The certification protocol will be described using the example from above. As discussed above, the central certification vector (CCV) is updated to reflect reference transaction.

Node-2:
  • node-2 sees its own packet for certification, adds it to its local CCV and performs certification checks. Once these checks pass it updates the reference transaction by setting it to n2x
  • node-2 then gets node-1 packet for certification. Said key is already present in CCV with a reference transaction set it to n2x, whereas write-set proposes setting it to n1x. This causes a conflict, which in turn causes the node-1 originated transaction to fail the certification test.

This helps point out a certification failure and the node-1 packet is rejected.

Node-1:
  • node-1 sees node-2 packet for certification, which is then processed, the local CCV is updated and the reference transaction is set to n2x
  • Using the same case explained above, node-1 certification also rejects the node-1 packet.

This suggests that the node doesn’t need to wait for certification to complete, but just needs to ensure that the packet is written to the channel. The applier transaction will always win and the local conflicting transaction will be rolled back.

What happens if one of the nodes has local changes that are not synced with group?
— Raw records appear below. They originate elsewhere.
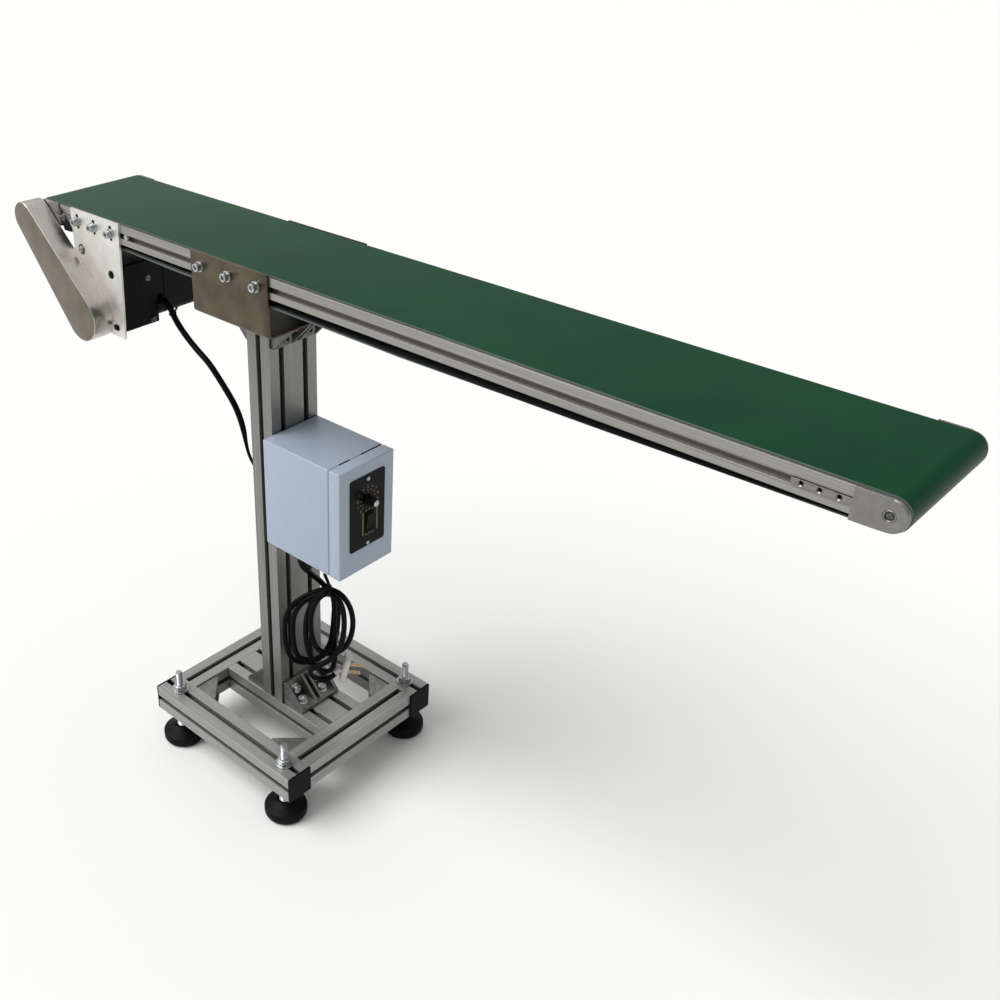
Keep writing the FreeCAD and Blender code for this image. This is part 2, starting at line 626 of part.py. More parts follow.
def loop_sketch(sketch, radius):
    """A loop about both axles with the given radius and a slack lower strand."""
    half_span = "((Size.head_reach + Size.tail_reach) / 2)"
    swing = f"(({half_span} * {half_span} + Size.belt_sag * Size.belt_sag) / (2 * Size.belt_sag))"
    low_radius = f"({swing} + {radius})"
    r = number(radius)
    span = number(half_span)
    big = number(swing)
    level = number(AXLE_Z)
    head = V(number(HEAD_X), level, 0)
    tail = V(number(TAIL_X), level, 0)
    middle = V((head.x + tail.x) / 2, level + math.sqrt(big ** 2 - span ** 2), 0)
    lean = math.asin(span / big)
    down = -math.pi / 2
    up = V(0, 0, 1)
    sketch.addGeometry(Part.LineSegment(tail + V(0, r, 0), head + V(0, r, 0)))
    sketch.addGeometry(Part.ArcOfCircle(Part.Circle(head, up, r), math.pi / 2,
                                        3 * math.pi / 2 - lean))
    sketch.addGeometry(Part.ArcOfCircle(Part.Circle(middle, up, big + r), down - lean,
                                        down + lean))
    sketch.addGeometry(Part.ArcOfCircle(Part.Circle(tail, up, r), down + lean, math.pi / 2))
    add = sketch.addConstraint
    add(Sketcher.Constraint("Tangent", 0, 2, 1, 1))
    add(Sketcher.Constraint("Tangent", 1, 2, 2, 1))
    add(Sketcher.Constraint("Tangent", 2, 2, 3, 1))
    add(Sketcher.Constraint("Tangent", 3, 2, 0, 1))
    bind(sketch, Sketcher.Constraint("DistanceX", -1, 1, 1, 3, head.x), HEAD_X)
    bind(sketch, Sketcher.Constraint("DistanceY", -1, 1, 1, 3, level), AXLE_Z)
    bind(sketch, Sketcher.Constraint("DistanceX", -1, 1, 3, 3, tail.x), TAIL_X)
    bind(sketch, Sketcher.Constraint("Radius", 1, r), radius)
    bind(sketch, Sketcher.Constraint("Radius", 3, r), radius)
    bind(sketch, Sketcher.Constraint("Radius", 2, big + r), low_radius)


def rollers():
    """Driven roller on its own shaft at the head, idler on a fixed axle at the tail."""
    face = "(Size.belt_width / 2 + Size.block_gap - Size.roller_end_gap)"
    skin = "(Size.roller_radius - Size.running_gap)"
    body = new_body("drive_roller")
    sketch = new_sketch(body, "drive_roller_section", "XY")
    near_end = f"-({PLATE_FACE} + Size.cover_depth / 2)"
    far_end = BLOCK_FACE
    outline(sketch, [("0", near_end), ("Size.shaft_radius", near_end),
                     ("Size.shaft_radius", f"-{face}"), (skin, f"-{face}"), (skin, face),
                     ("Size.shaft_radius", face), ("Size.shaft_radius", far_end),
                     ("0", far_end)])
    revolve(body, sketch, "V_Axis")
    keep(place(body, HEAD_X, "0", AXLE_Z))
    body = new_body("tail_roller")
    sketch = new_sketch(body, "tail_roller_section", "XY")
    bore = "(Size.axle_radius + Size.running_gap)"
    rectangle(sketch, bore, skin, f"-{face}", face)
    revolve(body, sketch, "V_Axis")
    keep(place(body, TAIL_X, "0", AXLE_Z))
    axle_face = f"({BLOCK_FACE} - Size.axle_recess)"
    axle = rod("tail_axle", "Size.axle_radius", f"2 * {axle_face}", TAIL_X, axle_face, AXLE_Z,
               (1, 0, 0), 90)
    axle.Label = "tail_axle"
    keep(axle)


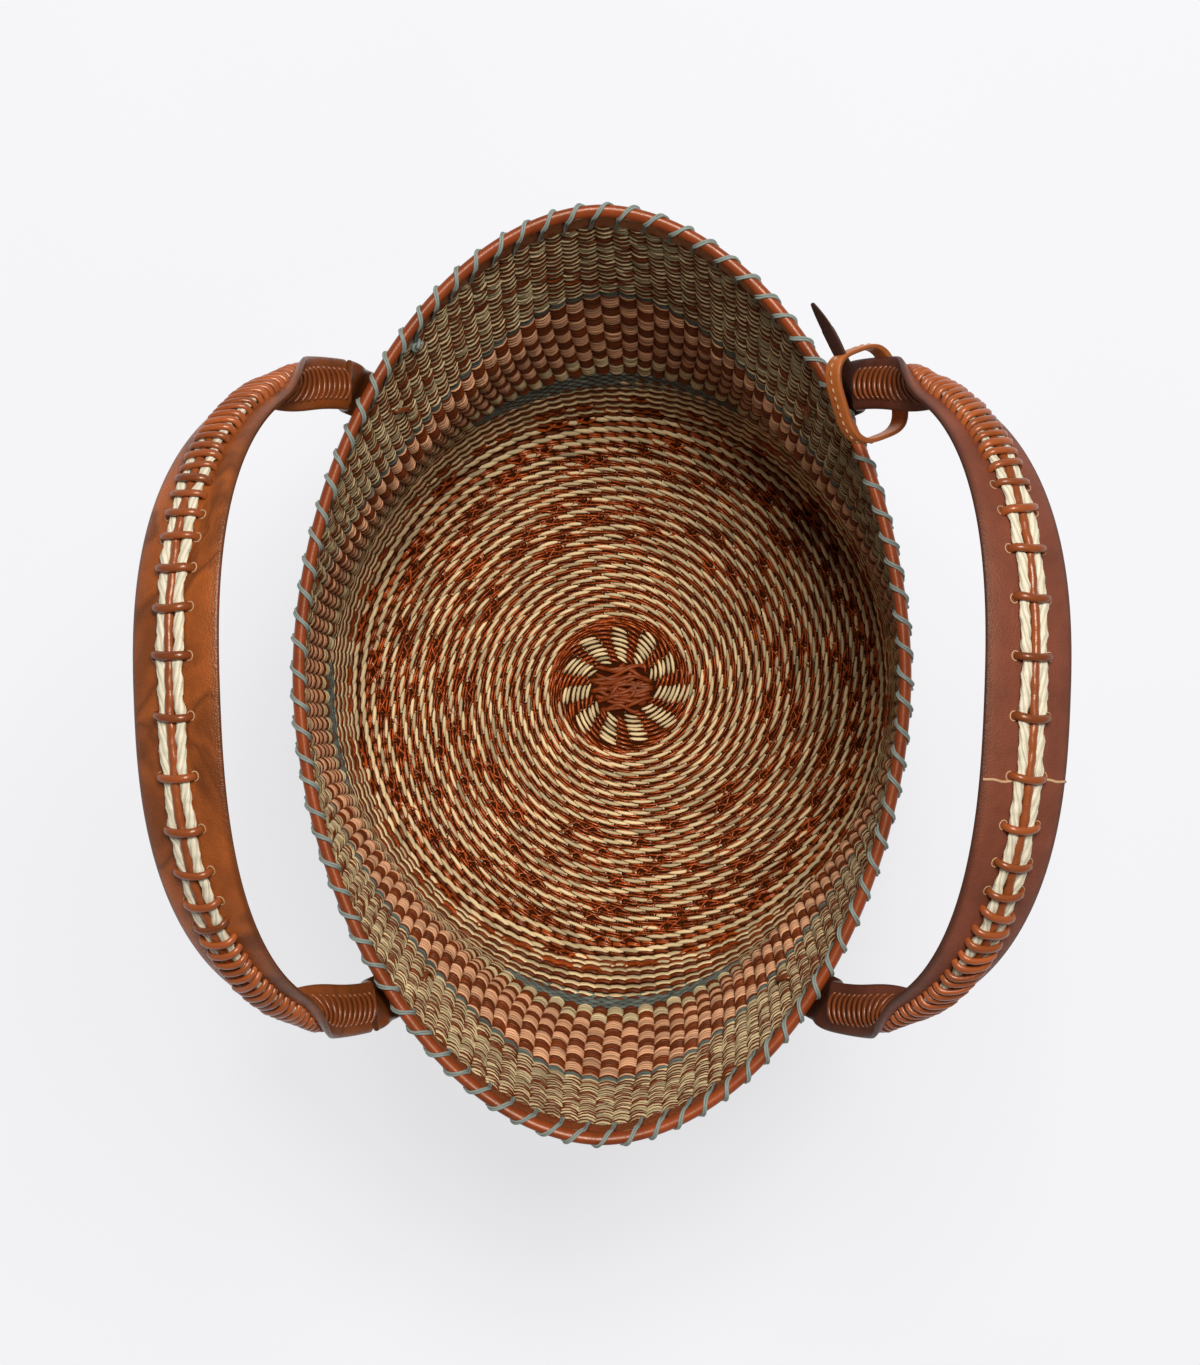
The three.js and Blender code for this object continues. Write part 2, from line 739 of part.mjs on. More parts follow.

create (id primary key) -> insert (1), (2), (3), (4);
node-1: wsrep_on=0; insert (5); wsrep_on=1
node-2: insert(5).
insert(5) will generate a write-set that will then be replicated to node-1.
node-1 will try to apply it but will fail with duplicate-key-error, as 5
already exist.

XtraDB will flag this as an error, which would eventually cause node-1 to
shutdown.

With all that in place, how is GTID incremented if all the packets are processed by all nodes (including ones that are rejected due to certification)? GTID is incremented only when the transaction passes certification and is ready for commit. That way errant-packets don’t cause GTID to increment. Also, they don’t confuse the group packet id quoted above with GTID. Without errant-packets, you may end up seeing these two counters going hand-in-hand, but they are no way related.